Memunculkan hasil bias ras Keputusan tiga perusahaan itu tentu mendapat sambutan dari para aktivis HAM, terutama yang sudah lama mengkritik penggunaan teknologi pengenal wajah.
Untuk diketahui, kepolisian AS memasang bodycam atau kamera kecil yang dipasang di baju aparat. Sebagian di antaranya memiliki teknologi pengenal wajah. Para pegiat HAM sudah lama mengecam penggunaan teknologi pengenal wajah yang disebut melanggar privasi warga negara. Ditambah perdebatan soal isu rasial di penggunaan teknologi biometrik.
Bahkan, Partai Demokrat menyelidiki, apakah FBI dan lembaga federal lain menggunakan software pengawasan untuk menghadapi peserta aksi protes kematian George Floyd.
Tahun lalu, Institute Standart Teknologi AS (NIST) menerbitkan sebuah laporan, bagaimana rasisnya teknologi pengenal wajah. Ada dua metode yang banyak digunakan teknologi pengenal wajah.
One-to-one matching dan one-to many. Singkatnya, one-to-one adalah metode yang mencocokkan satu orag ke satu orang lainnya dari database, salah satunya adalah dengan mencocokkan foto.
Metode ini biasanya digunakan untuk fitur face unlock di smartphone, atau mengecek paspor saat di imigrasi. Lalu one-to-many adalah metode untuk mencocokkan apakan satu foto ada yang cocok dengan kumpulan foto lainnya yang ada di database. Nah, metode ini lah yang biasanya digunakan departemen kepolisian. Ada empat data set yang dihimpun dalam database.
Data tersebut terdiri dari data orang yang tinggal di AS, foto orang di aplikasi pengajuan imigrasi, foto dari imigran yang melewati perbatasan, dan foto dari aplikasi visa.
Total ada 18,27 juta foto dari 8,49 juta orang. Hasilnya, metode one-to-one memiliki tingkat false positive tinggi untuk mendeteksi wajah Asia dan Afrika-Amerika, dibanding wajah ras Kaukasian.
False positive di sini merujuk pada hasil yang mungkin kedua data yang disandingkan cocok namun bukan orang yang sama. Sementara metode one-to-many, tingkat false positive-nya teramat buruk untuk wanita Afrika-Amerika.
Hal ini membuat mereka rentan akan kasus salah tangkap, seperti yang banyak diprotes para pegiat HAM di Amerika Serikat.
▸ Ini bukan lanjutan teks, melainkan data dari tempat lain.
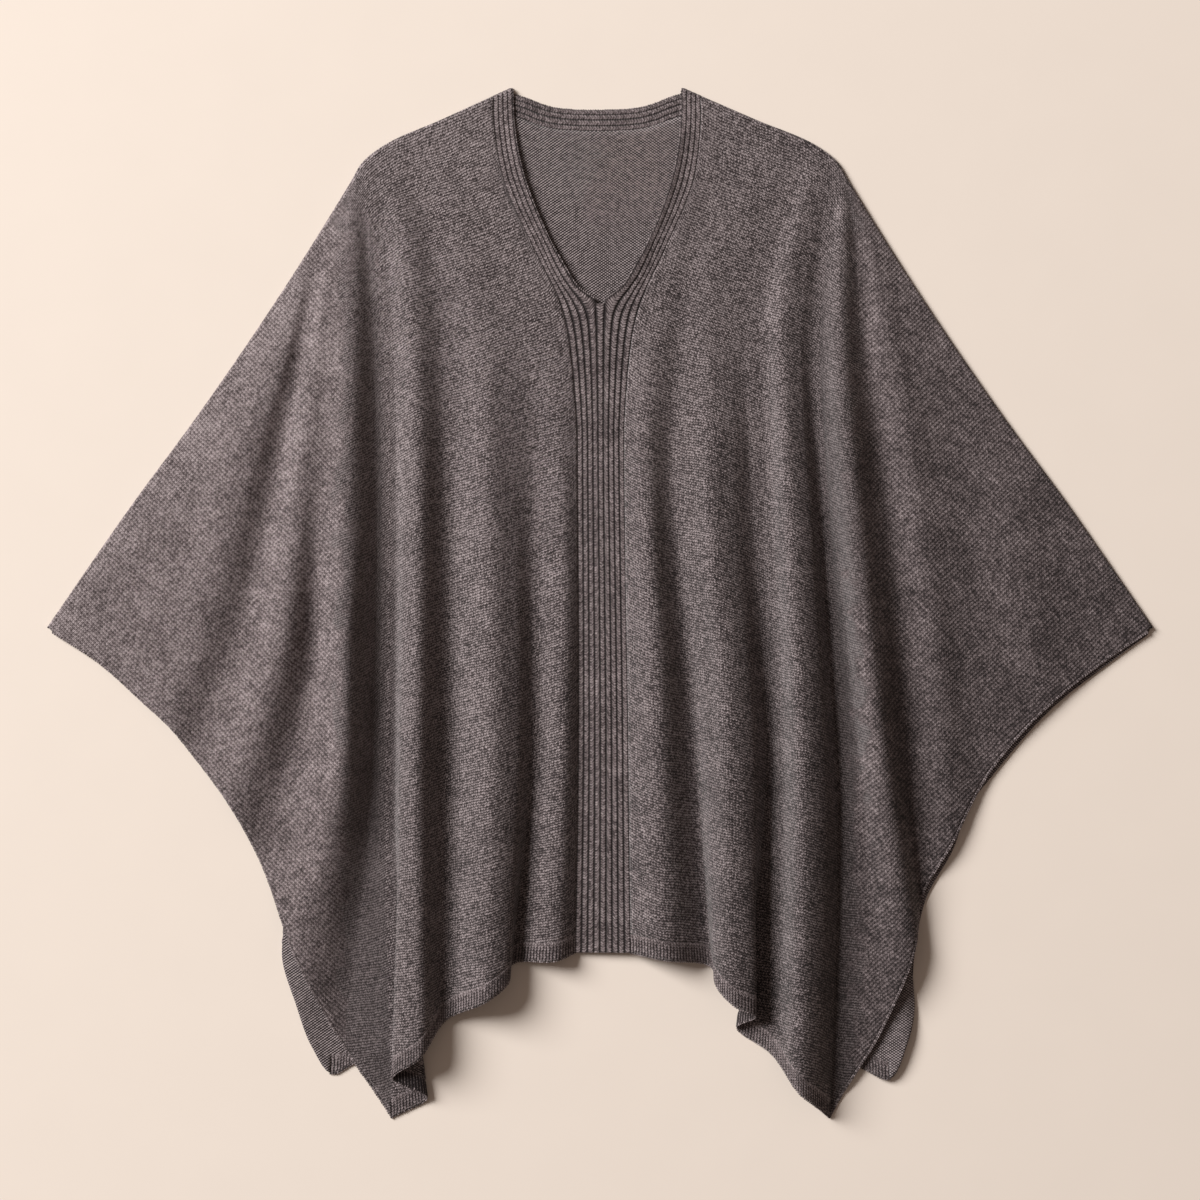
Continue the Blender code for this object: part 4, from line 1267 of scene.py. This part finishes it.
def makeFloor():
    mesh = bpy.data.meshes.new("floor")
    half = studio["floorHalf"]
    low = studio["floorHeight"]
    mesh.from_pydata(
        [(-half, -half, low), (half, -half, low), (half, half, low), (-half, half, low)], [], [(0, 1, 2, 3)])
    floor = addObject("floor", mesh)
    material, tree = startMaterial("floorPlaster")
    x, y, _ = objectPlace(tree)
    patches = patchesAt(tree, x, y, studio["floorPatch"], studio["floorPatch"], detail=4.0)
    ramp = addNode(tree, "ShaderNodeValToRGB", {"Fac": patches})
    for element, shade in zip(ramp.color_ramp.elements, studio["floorShades"]):
        element.color = (*[shade * part for part in studio["floorColour"]], 1.0)
    shader = tree.nodes["Principled BSDF"]
    tree.links.new(ramp.outputs["Color"], shader.inputs["Base Color"])
    shader.inputs["Roughness"].default_value = studio["floorRoughness"]
    shader.inputs["Specular IOR Level"].default_value = studio["floorSpecular"]
    mesh.materials.append(material)


def makeLight():
    # one soft lamp far off to the upper left, and a warm sky that fills the shadows
    away, angle = studio["keyAway"], math.radians(studio["keyAngle"])
    travel = Vector((*[part * math.cos(angle) for part in studio["keyTravel"]], -math.sin(angle)))
    light = bpy.data.lights.new("key", "AREA")
    light.shape = "DISK"
    light.size = 2.0 * away * math.tan(math.radians(studio["keySoftness"]) / 2.0)
    light.energy = studio["keyStrength"] * math.pi * away * away
    light.color = studio["keyColour"]
    lamp = addObject("key", light)
    lamp.rotation_euler = travel.to_track_quat("-Z", "Y").to_euler()
    lamp.location = travel * -away
    world = bpy.data.worlds.new("studio")
    world.use_nodes = True
    sky = world.node_tree.nodes["Background"]
    sky.inputs["Color"].default_value = (*studio["skyColour"], 1.0)
    sky.inputs["Strength"].default_value = studio["skyStrength"]
    bpy.context.scene.world = world


def makeCamera():
    # straight overhead, with a frame 1.14 m wide
    lens = bpy.data.cameras.new("camera")
    lens.sensor_width = studio["sensor"]
    lens.lens = studio["lens"]
    camera = addObject("camera", lens)
    camera.location = studio["cameraPlace"]
    bpy.context.scene.camera = camera


makeFloor()
makeLight()
makeCamera()
bpy.context.scene.view_settings.view_transform = "Standard"
print("studio made")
Desakan regulasi IBM, Amazon, dan Microsoft senada mendesak pemerintah untuk membuat undang-undang khusus penggunaan teknologi pengenal wajah, terutama oleh para penegak hukum.
"Kami percaya sekarang adalah saatnya untuk memulai dialog nasional tentang bagaimana teknologi pengenalan wajah seharusnya digunakan oleh lembaga penegak hukum domestik," tulis IBM dikutip Sputniknews.
Suara yang sama dilantangkan Smith. Ia berharap, selama moratorium penjualan teknologi pengenal wajah Microsoft, pemerintah merancang undang-undang nasional soal penggunaan teknologi ini, berlandaskan hak asasi manusia.
Mereka sadar, perusahaan tidak bisa berdiri sendiri dalam penerapan teknologi pengenal wajah. Aktivis HAM pun mendukung langkah perusahaan Silicon Valley.
"Belum ada standar tentang bagaimana mengevaluasi facial recognition, dan bagaimana mempertimbangkan apakah masuk akal atau tidak teknologi itu dipakai," kata Kris Hammon, profesor ilmu komputer Notrhwestern University.
Hammon tidak mempermasalahkan penggunaan teknologi ini untuk fitur face unlock, atau semacamnya. Sebab hal itu berguna untuk meningkatkan keamanan ponselnya. Namun untuk keperluan penegakan hukum, lain cerita.
"Tapi ketika saya melihat teknologi yang sama digunakan untuk keperluan hukum, pertanyaannya adalah apakah hasil teknologi ini bakal diterima oleh pengadilan? Siapa yang akan menjawabnya?" tanya Hammon.